• Records shown:
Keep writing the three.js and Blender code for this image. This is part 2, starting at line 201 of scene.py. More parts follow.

* * *

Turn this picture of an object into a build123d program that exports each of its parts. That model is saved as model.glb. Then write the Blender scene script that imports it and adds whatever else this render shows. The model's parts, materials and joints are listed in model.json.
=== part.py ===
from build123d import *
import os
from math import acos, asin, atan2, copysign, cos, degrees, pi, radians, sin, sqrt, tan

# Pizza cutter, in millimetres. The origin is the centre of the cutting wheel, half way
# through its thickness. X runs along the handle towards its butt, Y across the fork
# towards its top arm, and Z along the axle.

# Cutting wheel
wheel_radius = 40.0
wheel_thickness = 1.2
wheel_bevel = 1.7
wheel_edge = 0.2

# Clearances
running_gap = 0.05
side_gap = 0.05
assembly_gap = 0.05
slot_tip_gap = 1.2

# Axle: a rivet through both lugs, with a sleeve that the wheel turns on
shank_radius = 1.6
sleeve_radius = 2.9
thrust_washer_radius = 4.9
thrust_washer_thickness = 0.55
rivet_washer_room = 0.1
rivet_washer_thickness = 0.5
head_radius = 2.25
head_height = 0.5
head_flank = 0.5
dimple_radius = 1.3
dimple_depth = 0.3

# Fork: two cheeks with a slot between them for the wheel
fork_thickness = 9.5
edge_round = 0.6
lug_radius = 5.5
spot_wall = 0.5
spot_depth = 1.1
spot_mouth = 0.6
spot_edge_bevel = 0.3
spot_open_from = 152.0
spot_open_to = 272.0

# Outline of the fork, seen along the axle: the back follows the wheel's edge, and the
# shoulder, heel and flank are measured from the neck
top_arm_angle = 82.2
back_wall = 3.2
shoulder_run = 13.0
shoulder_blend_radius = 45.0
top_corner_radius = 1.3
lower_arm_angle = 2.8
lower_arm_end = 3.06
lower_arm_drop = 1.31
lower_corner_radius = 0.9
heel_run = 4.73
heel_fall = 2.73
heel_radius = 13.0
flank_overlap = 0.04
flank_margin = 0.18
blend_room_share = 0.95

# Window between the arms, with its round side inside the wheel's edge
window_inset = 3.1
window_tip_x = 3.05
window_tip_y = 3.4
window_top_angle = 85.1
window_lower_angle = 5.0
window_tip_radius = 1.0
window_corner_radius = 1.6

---

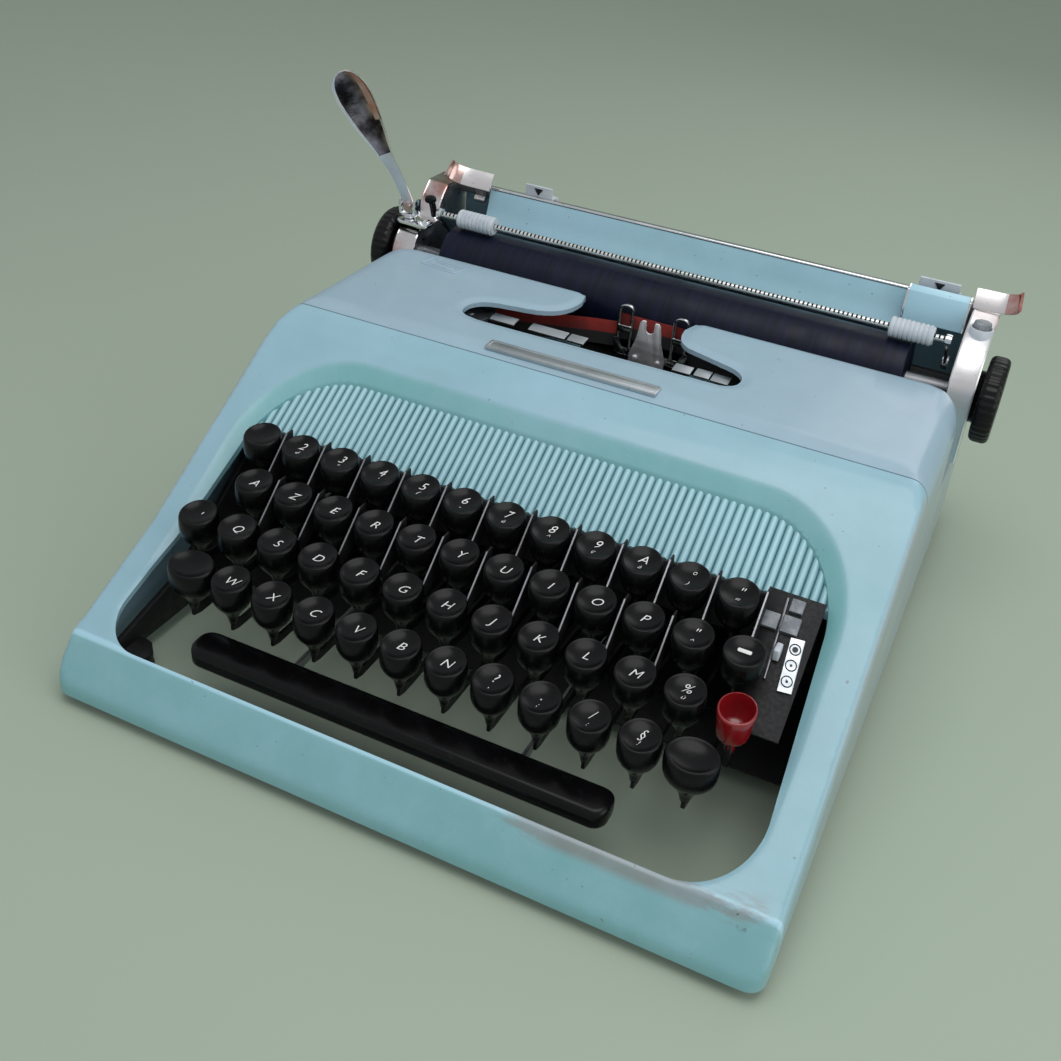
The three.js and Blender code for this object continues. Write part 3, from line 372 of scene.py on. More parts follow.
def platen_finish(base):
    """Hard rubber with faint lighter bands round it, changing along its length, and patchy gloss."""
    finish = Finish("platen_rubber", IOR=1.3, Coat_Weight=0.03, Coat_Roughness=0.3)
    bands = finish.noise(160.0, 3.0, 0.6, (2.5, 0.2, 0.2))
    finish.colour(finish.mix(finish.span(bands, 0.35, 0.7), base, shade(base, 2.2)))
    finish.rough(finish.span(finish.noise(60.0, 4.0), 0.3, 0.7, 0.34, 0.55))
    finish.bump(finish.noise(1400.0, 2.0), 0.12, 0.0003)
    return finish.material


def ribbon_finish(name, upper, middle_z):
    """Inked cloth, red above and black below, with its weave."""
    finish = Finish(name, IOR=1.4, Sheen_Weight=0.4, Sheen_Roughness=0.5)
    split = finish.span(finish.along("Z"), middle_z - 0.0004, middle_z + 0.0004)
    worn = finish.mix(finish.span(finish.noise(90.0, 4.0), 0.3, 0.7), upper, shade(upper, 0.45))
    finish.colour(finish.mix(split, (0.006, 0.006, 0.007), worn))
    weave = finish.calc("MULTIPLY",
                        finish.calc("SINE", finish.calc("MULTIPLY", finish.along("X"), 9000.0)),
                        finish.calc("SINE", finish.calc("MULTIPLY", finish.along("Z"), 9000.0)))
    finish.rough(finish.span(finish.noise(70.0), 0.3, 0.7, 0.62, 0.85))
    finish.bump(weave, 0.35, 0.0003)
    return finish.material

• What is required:
Repeat exactly, and only, the lines from the one containing "Turn this picture" through the one containing "from math import", both included.

• Exercise solution:
Turn this picture of an object into a build123d program that exports each of its parts. That model is saved as model.glb. Then write the Blender scene script that imports it and adds whatever else this render shows. The model's parts, materials and joints are listed in model.json.
=== part.py ===
from build123d import *
import os
from math import acos, asin, atan2, copysign, cos, degrees, pi, radians, sin, sqrt, tan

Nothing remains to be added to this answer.